Correct

Yes, the tension in the string is equal to 2.35 N. The snapshot above shows the system at an instant when it is in motion.

Solution

Plan It. Apply Newton's second law to the two blocks separately. This will give two equations for two unknowns: the tension T and the magnitude a of the acceleration of the blocks. (Both blocks will have accelerations of the same magnitude because the string is assumed to not stretch.) Note that the magnitudes T1 and T2 of the forces exerted by the string on blocks 1 and 2, respectively, are equal to the tension T: T = T1 = T2. The two equations for T and a can be solved.

Setup

     block 1 (x-direction):     T = m1a     (1)

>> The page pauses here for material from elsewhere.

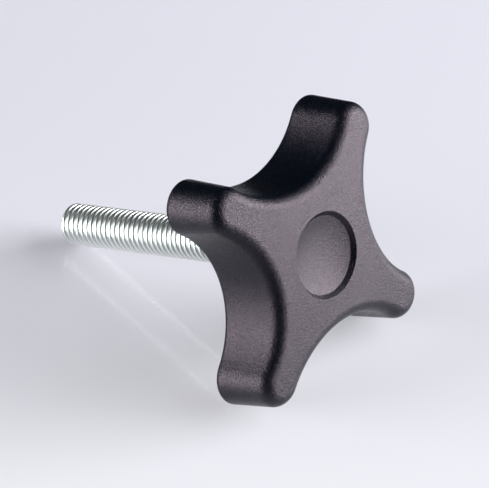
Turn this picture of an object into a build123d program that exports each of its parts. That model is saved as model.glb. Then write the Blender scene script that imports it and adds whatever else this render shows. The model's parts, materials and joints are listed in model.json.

     block 2 (y-direction):     m2g - T = m2a.    (2)

Solution. We are interested in T and must eliminate a from (1) and (2). Multiplying both sides of (1) by m2 and multiplying both sides of (2) by m1 gives

                     m2T = m1m2a    (3)
and
                     m1m2g - m1T = m1m2a.    (4)

Subtracting (4) from (3) gives

                     m2 T - (m1 m2g - m1T) = 0    (5)
whence
                     m1T + m2 T = m1 m2g    (6)
whence
                     T = [m1 m2 /( m1+ m2)] g .    (7)

Substituting the given mass values gives for the tension T in the string and the magnitudes of the forces exerted by the string on the two blocks:

                 T = T1 = T2 = [0.6x0.4/(0.6+0.4)] x 9.8 = 0.24 x 9.8 = 2.35 N .    (8)

If one has already found the magnitude of the acceleration, 3.92 m/s2, it is very easy to get the tension by substituting into equation (1). Thus,

                 T = m1a = 0.6 x 3.92 = 2.35 N.     (9)

Think About It.

  1. The final expression (7) for the tension is dimensionally correct. The numerator of the fraction is a mass2 and the denominator a mass. Thus, the ratio of the two is a mass. Multiplied by g, which has the units of acceleration, gives a force because mass times acceleration is a force. Thus, equation (7) is correct dimensionally.
  2. Expression (7) is consistent with Answer (c) to Question 1 because it can be written

                 T = m1 /( m1+ m2) m2g.    (10)

    Thus,    T < m2g    since    m1 /( m1+ m2) < 1.

  3. When the mass m2 goes to zero, one would expect the tension T to go to zero as well. Expression (7) is consistent with this.